By the end of the Early Archaic period, attention shifted south to the central areas of the Colorado Plateau. Here a new tradition, the Jay Phase, developed between 5,500 and 4,800 B.C. Characterized by large, slightly shouldered points and well-made knives and scrapers, the Jay Phase represented a further decrease in mobility and a cessation of seasonal transhumance. People instead built base camps that were strategically situated at canyon-heads where three microhabitats converged, and they focused on the year-round exploitation of a fixed group of resources. As a result, their activities became more "logistical"; instead of wandering around and foraging for whatever food they might find, each excursion was more focused on obtaining a specific resource. For example, from their base camp, Jay Phase people might have focused on the low mesas to find grass seeds, or they might have gone to a specific pond in the mountains to hunt for deer, or they traveled to a special canyon to obtain raw material for making stone tools.

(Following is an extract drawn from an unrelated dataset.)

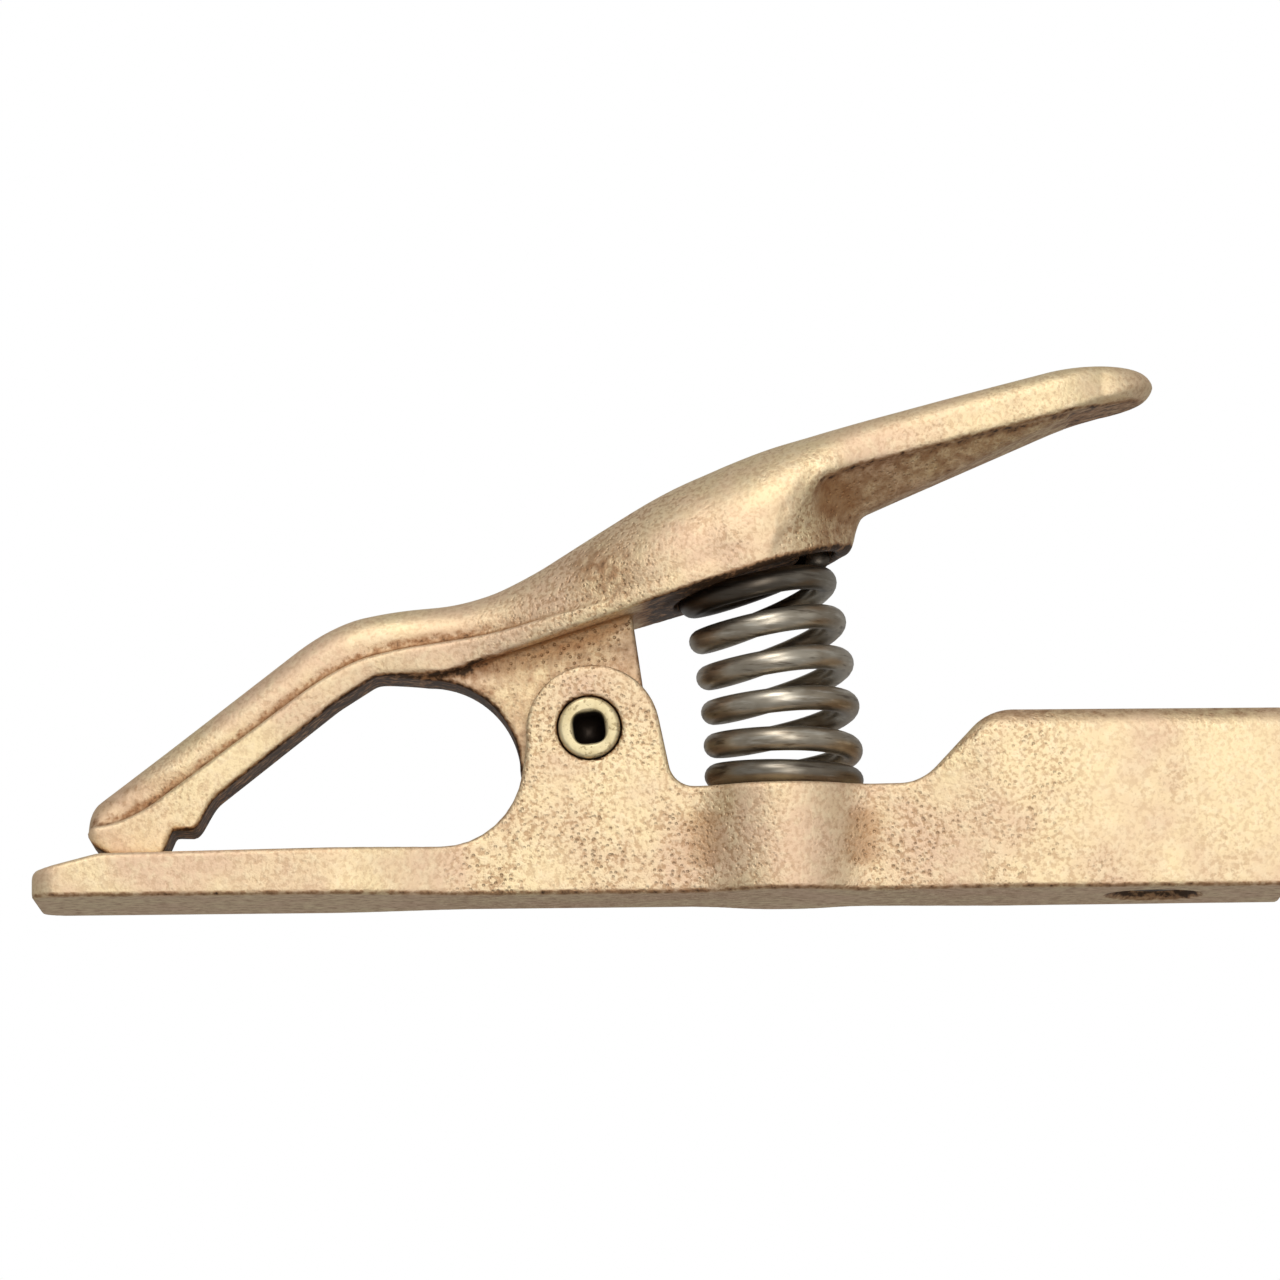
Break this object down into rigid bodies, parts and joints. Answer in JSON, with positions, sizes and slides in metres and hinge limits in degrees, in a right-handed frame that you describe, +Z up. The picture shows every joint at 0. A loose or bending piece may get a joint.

The result was a series of specialized activity sites that were occupied very briefly and that now contain a very narrow range of artifacts, making it difficult for archaeologists to identify.

One remaining point of interest regarding groups in the later Early Archaic period is that their projectile points were extremely consistent over a large area. Some archaeologists believe that this stylistic homogeneity may indicate a correspondingly homogeneous social organization. This evidence suggests that Jay Phase groups interacted with one another over a fairly large area, perhaps developing exchange relationships that allowed them to acquire resources from far away.